# how do I add a preset AFTER I make some initial corrections....



## Rabble House (Jul 11, 2012)

How do I add a preset after I have done some basic tonal corrections to my image?  Basically I like the color presets and want to add them, but when I do my corrections are undone.  Is there a way to add a preset to the corrected image?  Please help!  I come from the land of video where this is possible, trying to make the jump to the still image!


----------



## clee01l (Jul 11, 2012)

Rabble House,  Welcome to the forum.
Presets are nothing more than a collection of adjustments applied at once.  They only affect the parameters included in the preset.  If you have a parameter adjustment already applied that is the same as one of the parameters in the preset, the preset will replace the value already there.  (IOW, if you have a "Blacks" setting of +21 and the Preset that you are applying has a Blacks = -30, then the -30 will replace the +21).  Parameter adjustments are not cumulative (i.e. +21 and -30 do not result in -9).   If you have two presets and one applies an Exposure parameter of -1.0  and does not address Clarity.
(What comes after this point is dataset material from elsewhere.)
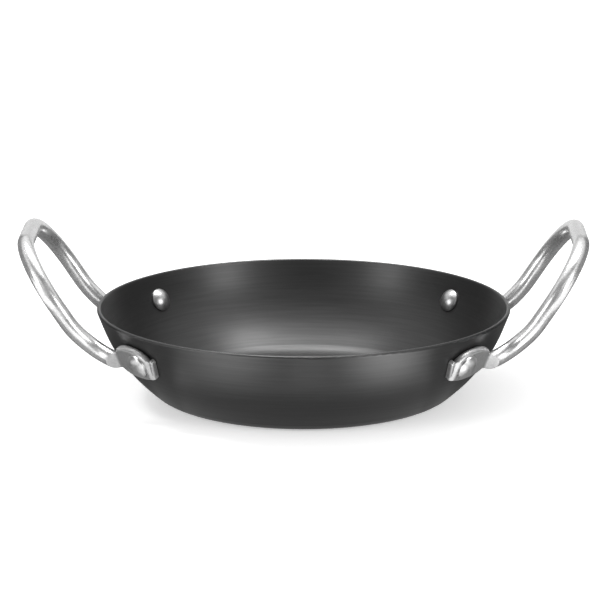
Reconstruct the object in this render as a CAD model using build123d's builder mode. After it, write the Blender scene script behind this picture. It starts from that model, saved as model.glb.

Then the next  preset applies a Clarity of +51 but no exposure adjustment, the result is Exposure = -1.0 and Clarity = +51

Once you understand this principle, then you see the method to presets. I would recommend applying a preset first, then tweak the individual parameters until the image is to your liking.


----------



## Rabble House (Jul 11, 2012)

Mmmk, I understand that, is there a way to apply it on top of the settings, like making a copy of the image how I like it then adding the preset on top of that?


----------



## Jim Wilde (Jul 11, 2012)

Not at present. There's quite a long feature request for something similar (i.e. relative develop presets) over at the official feedback site, you might want to add your vote to that. You can find it here.


----------



## clee01l (Jul 11, 2012)

Rabble House said:


> Mmmk, I understand that, is there a way to apply it on top of the settings, like making a copy of the image how I like it then adding the preset on top of that?


Only if your preset is very limited in scope and you know exactly what parameters it will adjust. If you make settings adjustments to several parameters and apply a preset that makes settings adjustments to the same parameters, the preset will win, always.


----------



## ernie (Jul 15, 2012)

Rabble House said:


> Mmmk, I understand that, is there a way to apply it on top of the settings, like making a copy of the image how I like it then adding the preset on top of that?


Yes, you could make a virtual copy and then go from there.


----------



## Hal P Anderson (Jul 15, 2012)

Ernie,

That won't help. The VC has all the same slider settings as the original had when the VC was created. Preset slider positions will simply override the VC's slider positions. They won't be relative changes.

Hal


----------